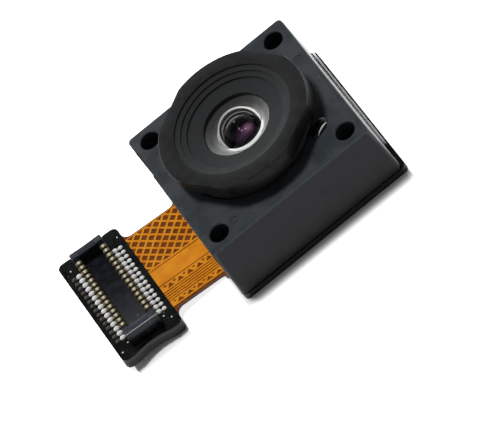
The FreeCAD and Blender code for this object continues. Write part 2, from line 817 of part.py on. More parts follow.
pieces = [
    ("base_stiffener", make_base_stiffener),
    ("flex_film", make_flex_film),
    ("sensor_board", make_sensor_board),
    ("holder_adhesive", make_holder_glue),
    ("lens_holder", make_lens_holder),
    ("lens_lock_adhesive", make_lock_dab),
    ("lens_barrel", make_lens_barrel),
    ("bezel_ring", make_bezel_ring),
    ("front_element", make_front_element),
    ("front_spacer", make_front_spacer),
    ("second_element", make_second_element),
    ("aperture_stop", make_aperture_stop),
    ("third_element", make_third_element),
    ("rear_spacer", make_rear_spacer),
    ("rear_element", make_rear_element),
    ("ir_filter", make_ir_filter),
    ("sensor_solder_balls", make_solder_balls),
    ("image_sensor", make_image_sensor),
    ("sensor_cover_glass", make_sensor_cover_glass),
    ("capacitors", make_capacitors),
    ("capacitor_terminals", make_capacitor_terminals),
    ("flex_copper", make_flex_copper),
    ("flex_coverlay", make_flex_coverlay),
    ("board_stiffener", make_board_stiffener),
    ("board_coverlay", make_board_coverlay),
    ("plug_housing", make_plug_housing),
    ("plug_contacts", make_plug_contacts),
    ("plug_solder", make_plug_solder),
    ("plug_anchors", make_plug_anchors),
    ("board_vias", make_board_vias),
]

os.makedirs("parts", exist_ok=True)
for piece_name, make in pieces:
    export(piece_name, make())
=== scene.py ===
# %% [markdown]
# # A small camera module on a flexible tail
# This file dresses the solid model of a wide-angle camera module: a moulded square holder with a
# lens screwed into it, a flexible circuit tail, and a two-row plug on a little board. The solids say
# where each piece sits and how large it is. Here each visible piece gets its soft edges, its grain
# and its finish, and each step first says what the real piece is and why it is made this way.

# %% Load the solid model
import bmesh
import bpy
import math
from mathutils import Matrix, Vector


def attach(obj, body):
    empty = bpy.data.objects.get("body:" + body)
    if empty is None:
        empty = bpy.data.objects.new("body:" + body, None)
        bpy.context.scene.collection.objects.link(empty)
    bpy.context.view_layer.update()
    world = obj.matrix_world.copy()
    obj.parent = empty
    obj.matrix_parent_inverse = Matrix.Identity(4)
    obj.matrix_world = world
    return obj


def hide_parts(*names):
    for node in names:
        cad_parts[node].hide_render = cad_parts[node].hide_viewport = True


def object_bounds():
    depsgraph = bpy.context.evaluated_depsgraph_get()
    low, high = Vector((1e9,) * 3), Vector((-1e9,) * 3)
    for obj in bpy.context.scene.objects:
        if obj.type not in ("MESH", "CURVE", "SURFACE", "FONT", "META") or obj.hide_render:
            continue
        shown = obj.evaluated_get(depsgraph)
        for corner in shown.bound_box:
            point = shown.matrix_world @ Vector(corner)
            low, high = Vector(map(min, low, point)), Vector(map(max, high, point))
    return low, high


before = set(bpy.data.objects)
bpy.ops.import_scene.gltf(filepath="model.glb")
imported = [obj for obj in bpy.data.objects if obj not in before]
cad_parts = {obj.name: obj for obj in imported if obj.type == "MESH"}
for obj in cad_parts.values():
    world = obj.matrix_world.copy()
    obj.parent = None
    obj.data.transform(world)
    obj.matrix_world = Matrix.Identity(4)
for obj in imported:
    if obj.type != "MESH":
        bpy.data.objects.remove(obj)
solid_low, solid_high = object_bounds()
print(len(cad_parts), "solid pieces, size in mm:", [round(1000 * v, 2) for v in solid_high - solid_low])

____

> [INSTRUCTIONS FOR THE TASK]
The lines from the top of the data above down to the line containing "export(piece_name, make())" are to be copied exactly; no other line should appear.

> [RESPONSE TO THIS TASK]
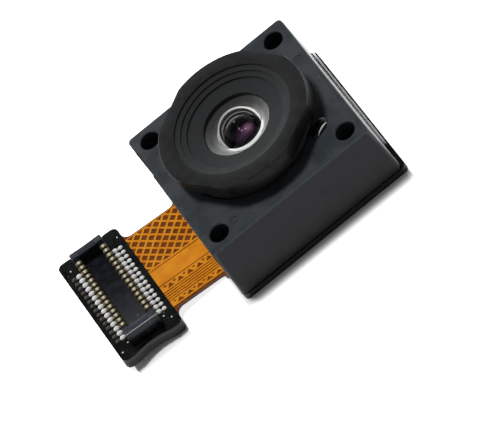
The FreeCAD and Blender code for this object continues. Write part 2, from line 817 of part.py on. More parts follow.
pieces = [
    ("base_stiffener", make_base_stiffener),
    ("flex_film", make_flex_film),
    ("sensor_board", make_sensor_board),
    ("holder_adhesive", make_holder_glue),
    ("lens_holder", make_lens_holder),
    ("lens_lock_adhesive", make_lock_dab),
    ("lens_barrel", make_lens_barrel),
    ("bezel_ring", make_bezel_ring),
    ("front_element", make_front_element),
    ("front_spacer", make_front_spacer),
    ("second_element", make_second_element),
    ("aperture_stop", make_aperture_stop),
    ("third_element", make_third_element),
    ("rear_spacer", make_rear_spacer),
    ("rear_element", make_rear_element),
    ("ir_filter", make_ir_filter),
    ("sensor_solder_balls", make_solder_balls),
    ("image_sensor", make_image_sensor),
    ("sensor_cover_glass", make_sensor_cover_glass),
    ("capacitors", make_capacitors),
    ("capacitor_terminals", make_capacitor_terminals),
    ("flex_copper", make_flex_copper),
    ("flex_coverlay", make_flex_coverlay),
    ("board_stiffener", make_board_stiffener),
    ("board_coverlay", make_board_coverlay),
    ("plug_housing", make_plug_housing),
    ("plug_contacts", make_plug_contacts),
    ("plug_solder", make_plug_solder),
    ("plug_anchors", make_plug_anchors),
    ("board_vias", make_board_vias),
]

os.makedirs("parts", exist_ok=True)
for piece_name, make in pieces:
    export(piece_name, make())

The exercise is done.